Plumbing A Basement Bathroom

Plumbing a basement bathroom

Plumbing a bathroom in the basement is more complex than adding one elsewhere in the home-you have to cut through the concrete floor, and you have gravity working against you. Consider these tips from experienced plumbers to help ensure your next basement bathroom installation goes smoothly.

With more homeowners looking for ways to add value to their homes, many plan to renovate their unfinished basements-and adding an extra bathroom is usually central to those plans. A new basement bathroom is a lot easier for the homeowner to visualize, however, than for a plumber to install.

Plumbing a basement bathroom can be time consuming and expensive, but for an experienced plumber it's also straightforward. Here are a few of the potential problem areas, along with tips from experts on how to do the job well.


Gravity usually isn't on your side when building a basement bathroom. In many cases, you'll need an ejector in order to transport waste away from the bathroom. However, sometimes the sewage lines will be far enough below the floor to allow you to plumb the bathroom without an ejector. (This is also dependent on local building codes, of course.) You can gauge the position of a sewage line by using a locator; also, make sure the drainage lines are at least four inches in diameter for toilet and shower lines.


If the underground sewage line won't work, you'll need to excavate in order to dig the pit for the ejector. The good news here is that concrete basement floors aren't very thick. You can cut through them with an electric jackhammer or saw. Before you make any cuts however, make sure you are equipped to handle the concrete dust.

"That dust goes through the house something fierce," says Mick Gage, owner of Mick Gage Plumbing and Heating. "We build a plastic wall around the area, get a fan going, and blow the dust right out the side of the house through a basement window."
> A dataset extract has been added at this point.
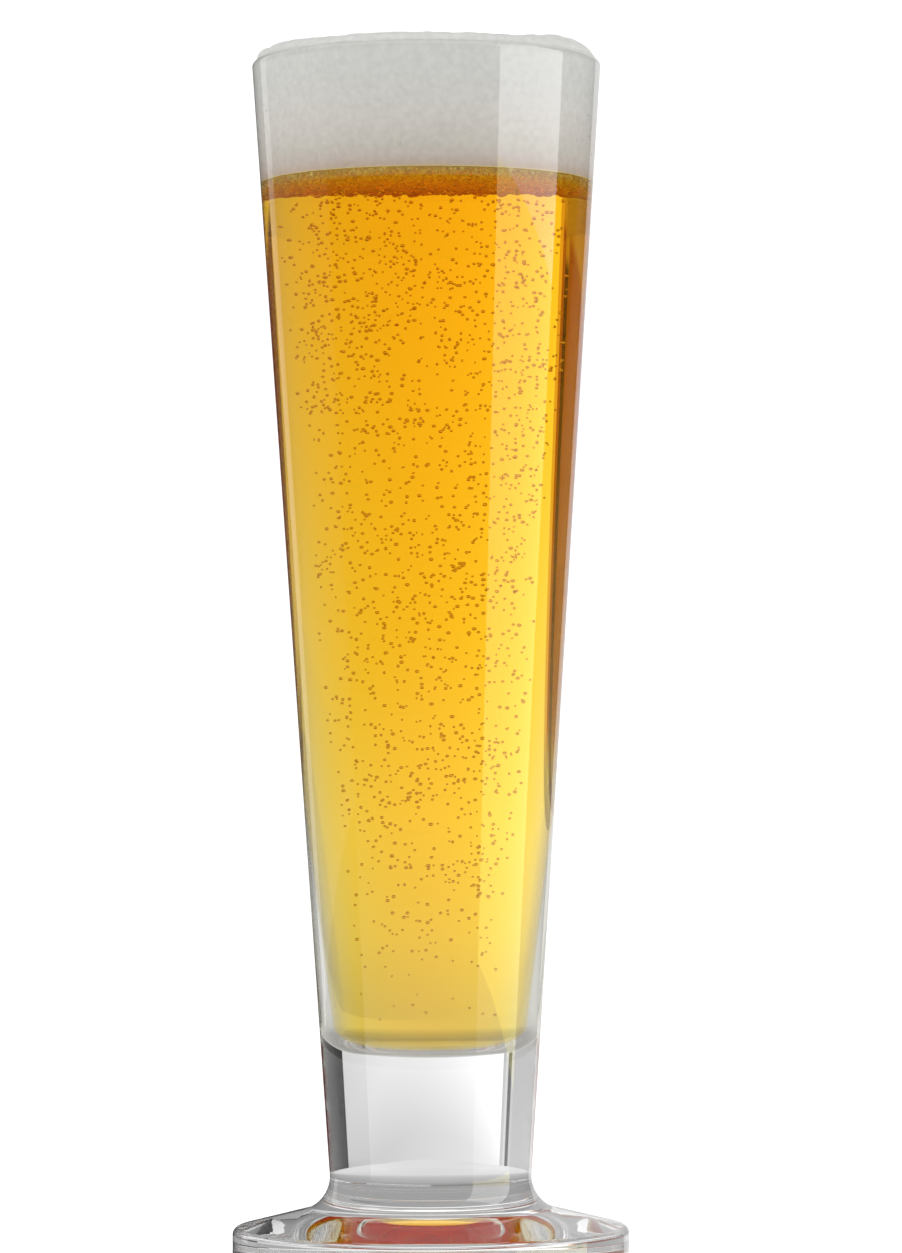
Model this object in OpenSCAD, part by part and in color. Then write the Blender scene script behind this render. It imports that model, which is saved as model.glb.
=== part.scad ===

When it comes to installing pipe, different municipalities have different preferences for material. But for Gage, there's no question: PVC is best. "Cast-iron pipe has pores just like a person does, and over time acid will eat the bottom right out of the pipe," says Gage. "But the plastic will stand up."


Next comes backfilling the area you have excavated. It may sound intuitive to fill the gaps with the same dirt you pulled out in the first place, but that's the wrong move.

"You're never going to compact [the original soil] the way Mother Nature had it before you went in," says Bill Flader, third-generation owner of Flader Plumbing and Heating Co.

"Even if you stomp on it and beat it down with a tamper, in six months or a year, after a few rainfalls and after the groundwater table rises and falls, that ground is going to settle and you're going to have a void under the basement floor, which then can be a source for cracks."

Instead, Flader recommends using gravel, which allows groundwater room to seep without putting pressure on the floor. He suggests adding a sump pump (if there's not already one in the basement) for the same reason: the sump pump can protect the home from flooding and also can prevent cracks from developing in the concrete patching.

"The sump pump takes in groundwater and helps keep the water table lower," says Flader.

Plumbing a basement bathroom can be a big job, but it's not complicated once you understand its unique challenges. And that means more business for you, as more of your customers see their dream of a finished basement become a reality.